Q: What are your pet peeves (if any) from your job?
A: As teachers, you always have to deal with weird parents. Then, there are the kids who don’t take responsibility for their behavior, which is always a distraction for your class. I hate the meaningless tasks that we are sometimes assigned. I also feel that standardize testing is a waste of our kids’ time and energy.
Q: If your boss were to say one positive thing about you what would it be? Negative?
A: A positive thing my boss would say is that I am compassionate. She knows I truly love my students and would do anything for them; whatever it would take.
A negative comment she might have to offer is to continue learning and working toward be a better teacher of reading. I need to improve on teaching students important decoding skills along with comprehension strategies, completing documentation and coming up with an individualized plan to further their reading abilities. But at my last review she couldn’t come up with anything, which is always a good sign!
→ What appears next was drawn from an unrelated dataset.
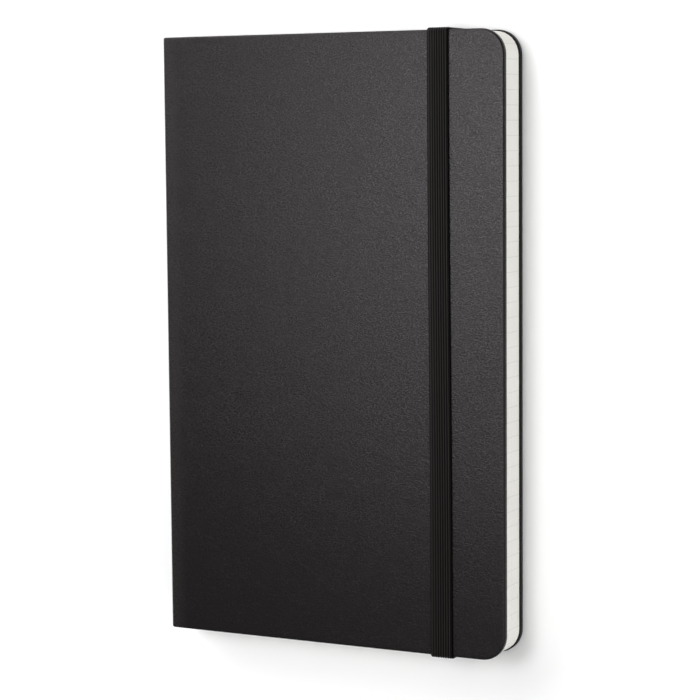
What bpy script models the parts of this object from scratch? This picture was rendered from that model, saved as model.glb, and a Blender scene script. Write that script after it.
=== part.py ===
"""Hard-cover notebook with an elastic closure, lying closed on its back cover.

X runs across the cover from the spine (-X) to the fore-edge (+X), Y runs from the tail (-Y)
to the head (+Y), and Z runs from the back cover up to the front cover. The origin is the
middle of the back cover's outer face.

The case opens about two creases. The spine strip turns on the back crease, and the front
cover turns on the front crease. The front half of the sewn signatures turns over with the
front cover and the rear half stays on the back cover.
"""

import math

import bmesh
import bpy
from mathutils import Vector

MM = 0.001

# Driving dimensions of the case
COVER_WIDTH = 130.0 * MM
COVER_LENGTH = 210.0 * MM
CLOSED_THICKNESS = 16.0 * MM
COVER_CORNER_RADIUS = 8.5 * MM
SKIN = 0.35 * MM
BOARD_THICKNESS = 1.4 * MM
GLUE_GAP = 0.05 * MM
TURN_IN_WIDTH = 12.0 * MM
BROKEN_EDGE_ANGLE = math.radians(50)
SPINE_CARD_THICKNESS = 0.8 * MM
SPINE_RELIEF = 0.15 * MM
CARD_CLEARANCE = 0.5 * MM
LINING_CLEARANCE = 0.1 * MM
LINING_THICKNESS = 0.15 * MM

# Driving dimensions of the page block
SIGNATURE_COUNT = 8
SIGNATURE_THICKNESS = 1.22 * MM
PAGE_RECESS = 0.3 * MM
PAGE_END_RECESS = 0.5 * MM
BLOCK_BACK = 1.8 * MM
ENDPAPER_THICKNESS = 0.15 * MM
PASTEDOWN_INSET = 2.2 * MM

# Driving dimensions of the sewing
SEWING_STATIONS = 5
SEWING_SPACING = 40.0 * MM
THREAD_RADIUS = 0.12 * MM

# Driving dimensions of the rear pocket
POCKET_PANEL_THICKNESS = 0.3 * MM
POCKET_MOUTH_SETBACK = 14.0 * MM
POCKET_INSET = 1.8 * MM
GUSSET_WIDTH = 9.0 * MM
GUSSET_THICKNESS = 0.15 * MM

# Driving dimensions of the elastic band
BAND_WIDTH = 7.8 * MM
BAND_THICKNESS = 0.95 * MM
BAND_FROM_FORE_EDGE = 23.3 * MM
BAND_TAB_THICKNESS = 0.45 * MM
BAND_TAB_LENGTH = 22.0 * MM
BAND_SLOT_CLEARANCE = 0.3 * MM
BAND_END_RADIUS = 0.5 * MM
BAND_EDGE_BREAK = 0.25 * MM

# Sizes that follow from those above
SPINE_X = -COVER_WIDTH / 2
FORE_X = COVER_WIDTH / 2
HALF_LENGTH = COVER_LENGTH / 2
COVER_THICKNESS = 2 * SKIN + BOARD_THICKNESS + 2 * GLUE_GAP
CREASE_DEPTH = 0.1 * MM
CREASE_X = SPINE_X + CREASE_DEPTH
BACK_CREASE_Z = CREASE_DEPTH
FRONT_CREASE_Z = CLOSED_THICKNESS - CREASE_DEPTH
BLOCK_SPINE_X = SPINE_X + BLOCK_BACK
BLOCK_FORE_X = FORE_X - PAGE_RECESS
BLOCK_HALF_LENGTH = HALF_LENGTH - PAGE_END_RECESS
PAGE_CORNER_RADIUS = COVER_CORNER_RADIUS - PAGE_RECESS
BOARD_SPINE_X = BLOCK_SPINE_X
BAND_X = FORE_X - BAND_FROM_FORE_EDGE
OVERSHOOT = 1.0 * MM
CORNER_STEPS = 8

# Heights of the layers, from the back cover up
BACK_PASTEDOWN_Z = COVER_THICKNESS + GLUE_GAP
GUSSET_Z = BACK_PASTEDOWN_Z + ENDPAPER_THICKNESS + GLUE_GAP
POCKET_PANEL_Z = GUSSET_Z + GUSSET_THICKNESS + GLUE_GAP
REAR_FLYLEAF_Z = POCKET_PANEL_Z + POCKET_PANEL_THICKNESS + GLUE_GAP
BLOCK_LOW_Z = REAR_FLYLEAF_Z + ENDPAPER_THICKNESS + GLUE_GAP
FRONT_PASTEDOWN_Z = CLOSED_THICKNESS - COVER_THICKNESS - GLUE_GAP - ENDPAPER_THICKNESS
FRONT_FLYLEAF_Z = FRONT_PASTEDOWN_Z - GLUE_GAP - ENDPAPER_THICKNESS
BLOCK_HIGH_Z = FRONT_FLYLEAF_Z - GLUE_GAP
SIGNATURE_PITCH = (BLOCK_HIGH_Z - BLOCK_LOW_Z - SIGNATURE_THICKNESS) / (SIGNATURE_COUNT - 1)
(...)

Q: What is the funniest thing that has happened to you while on the job?
A: Everyday there are funny things. I love to tell funny stories to my students, and they tell funny stories to me. One time one of my students had this inventive “relationship” with Abe Lincoln, so we had a full-on wedding for Allison (the student) and Abe. We had bridesmaids, a pastor, and even a reception afterward. It was hilarious! Working with kids is generally just plain comical!
Q: If you had the opportunity to change your job, would you? What to? Why?
A: I think my job with Girl Scouts was pretty cool, although not great on family life. Sometimes I wish I could be home more to be with Taylor (my son), so I would possibly consider switching districts down the line, which may help due to different contract/hour requirements.